Still Remember Incident
While numerous citizens of Roanoke who have resided in the community for more than fifty years remember in a vague way the incident, they are uncertain as to detail, but the facts enumerated here are vouched for by two well-known citizens, Joseph H. Webber and J. C. Humphries of a local drug firm. Both men vividly recall their experiences, even down to the date, the hour and almost the minute at which the explosion occurred. At the time, Mr. Humphries, a mere youth of fourteen, was spending the night in Roanoke at the old Continental Hotel, while enroute to his home in Christiansburg from a visit to relatives in Rockbridge County. He was in one of the upper rooms of the hotel, fronting Norfolk Avenue, when it seemed the building was being destroyed. Pictures on the walls were shaken down, and the dresser and table in the room put on a jig performance. The crash of broken windows along Jefferson Street could be plainly heard. He declares he lost no time in getting out of the hotel and getting his feet on terra firma. He found the streets, especially at Salem Avenue and Jefferson Street filled with excited people, all of whom were endeavoring to find some plausible answer to what had just happened. Mr. Humphries left the following morning for his home in Christiansburg.
“Double Quick Time”
Mr. Webber during the previous year had worked on the Wertz farm a mile or so to the south, and almost daily had to pass the powder magazine. A few weeks prior to the explosion he had accepted a position in Younger’s drug store at Salem, and on this particular night, had just made a delivery of medicine to the home of the late Rev. D. B. Strouse, and was returning to the store, when, without warning the whole world about him became so light that he could easily have seen a pin on the street. The light flash was followed by a report that shook the very earth under his feet. Asked if he was frightened, Joe answered: “Not much, but I made it back to Younger’s drug store in a little bit better than ‘double quick’ time.”

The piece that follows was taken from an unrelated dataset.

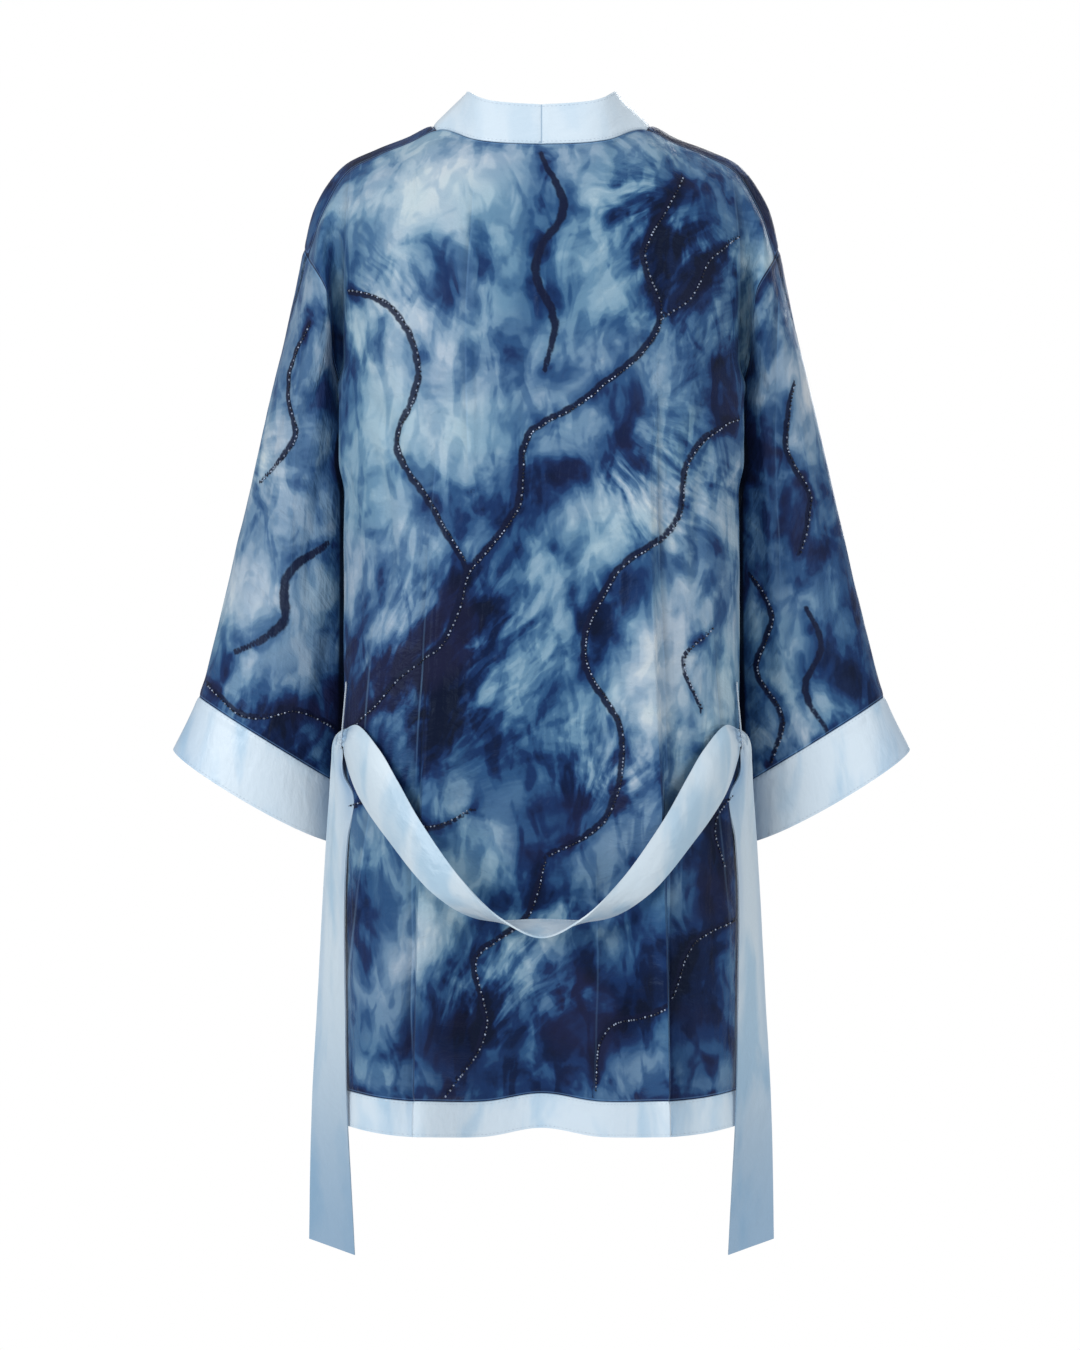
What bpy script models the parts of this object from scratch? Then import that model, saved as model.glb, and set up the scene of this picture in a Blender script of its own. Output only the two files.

The following morning, he accompanied his father, Henry A. Webber, a deputy sheriff and several Salem citizens to the scene, the party driving down in a jersey wagon drawn by livery horses, the team being secured from a Salem livery firm. He recalls particularly the finding of the show heel with fragments of the human foot sticking to the inside. J. B. Fishburn of Roanoke was asked if he could recall what he was doing and where he happened to be on the night in question, and when told it was the occasion of the powder magazine explosion, he replied:
“I was keeping books in a store on Salem Avenue and after long hours of work, I realized I was very tired and sleepy. When that explosion occurred, and I heard the glass from the front windows crashing my first thought was of an earthquake.”
Mr. Fishburn visited the scene the next morning and his version, as he remembered the occasion, was substantially in agreement with the facts as above stated.